Once more the North and the South are found banded together, to exact a reduction of rents, security of tenure, and right of sale. These demands became popularly known as “The Three F’s,” viz., Fair Rent, Fixity of Tenure, and Free Sale. But remedial legislation moved slowly. The chief stumbling-block to the landlords was the question of compensation for retrospective improvements; and it was on this ground that several attempts made during Lord Palmerston’s Ministry failed to pass the House.

The solitary Bill passed in 1860 was dead against compensation, yet till 1870 it was held by English legislators to have settled the matter. It was followed by a period of “murders, homicides, beatings, and outrages” more appalling than at any time for thirty or forty years. Catholic landlords were no better off than Protestant, or Irishmen than Englishmen; they suffered impartially.
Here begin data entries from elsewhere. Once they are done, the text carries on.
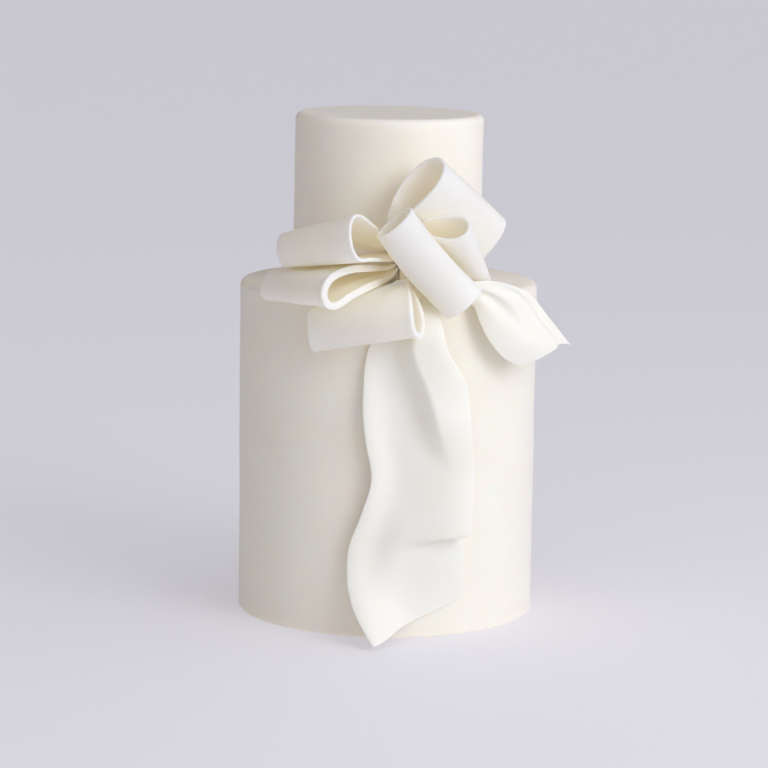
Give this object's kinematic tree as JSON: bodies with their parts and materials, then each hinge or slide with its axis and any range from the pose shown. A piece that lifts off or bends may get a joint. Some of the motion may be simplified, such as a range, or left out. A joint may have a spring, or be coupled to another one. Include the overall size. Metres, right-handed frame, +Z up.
{
  "type": "two-tier wedding cake",
  "caption": "Round two-tier wedding cake under smooth ivory sugar paste, with a large draped sugar-paste ribbon bow at the step and a long tail down the front.",
  "frame": {"origin": "centre of the underside of the bottom tier, where it stands", "axes": "+Z up through the tiers, the bow faces -Y, +X to the right as seen from the front"},
  "size_m": [0.1994, 0.2244, 0.3042],
  "materials": {
    "cake_covering": "ivory sugar paste rolled out and smoothed, satin",
    "bow_paste": "off-white modelling paste, rolled thin and dried, satin"
  },
  "bodies": {
    "root": {"tier_bottom": "cake_covering", "tier_top": "cake_covering", "loop_upper_left": "bow_paste", "loop_mid_left": "bow_paste", "loop_lower_left": "bow_paste", "loop_upper_right": "bow_paste", "loop_inner_right": "bow_paste", "loop_front": "bow_paste", "tail_long": "bow_paste", "tail_right": "bow_paste"}
  },
  "joints": []
}
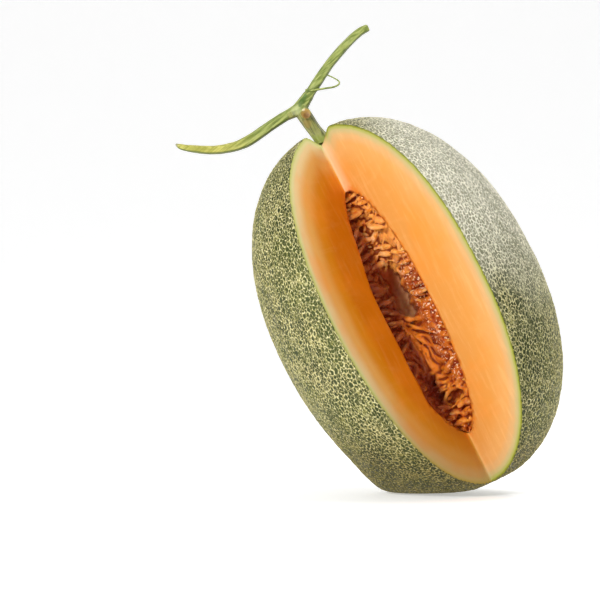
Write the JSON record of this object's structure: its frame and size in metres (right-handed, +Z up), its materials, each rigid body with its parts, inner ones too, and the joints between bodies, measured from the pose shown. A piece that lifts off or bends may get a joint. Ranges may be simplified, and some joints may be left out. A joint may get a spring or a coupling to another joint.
{
  "type": "muskmelon",
  "caption": "Netted muskmelon standing tilted on a flattened spot, with one wedge cut out to show orange flesh and a seed cavity, and a length of vine on its stalk.",
  "frame": {"origin": "centre of the flat spot that the fruit stands on", "axes": "+Z up from the floor; the missing wedge opens towards -Y; the stem end tilts towards -X"},
  "size_m": [0.2118, 0.1412, 0.2567],
  "materials": {
    "rind_and_flesh": "netted green rind, moist orange flesh where cut",
    "pulp_and_seeds": "wet orange pulp with pale seeds",
    "stem": "ribbed green stem, satin"
  },
  "bodies": {
    "root": {"melon_fruit": "rind_and_flesh", "seed_pulp": "pulp_and_seeds", "vine_stem": "stem"}
  },
  "joints": []
}
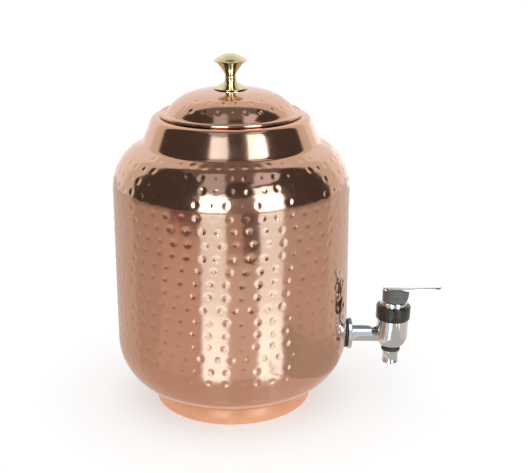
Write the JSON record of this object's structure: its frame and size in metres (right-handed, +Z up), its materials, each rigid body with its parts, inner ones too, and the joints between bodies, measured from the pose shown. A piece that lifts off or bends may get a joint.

A good Bill introduced by the Tories in 1867 was rejected, but on Gladstone’s return to office the Irish Church Bill was followed up by a Land Bill which became law on August 9, 1870. It legalized the “Ulster Custom,” rendered the landlord liable to pay compensation for improvements to an evicted tenant, and facilitated the creation of a peasant proprietary. But the Act did not prevent rack-renting, which became worse in view of possible compensation demands, nor did it check evictions.

Many landlords set themselves to circumvent the working of the Act in every way in their power, and Isaac Butt, who proposed an amending Bill in 1876, spoke of the failure of the landowners to carry out the intentions of the legislature. His Bill was introduced again and again, but always rejected, and the same fate met Forster’s excellent Compensation for Disturbance Bill of 1880, which passed the Commons, but was thrown out by the Lords.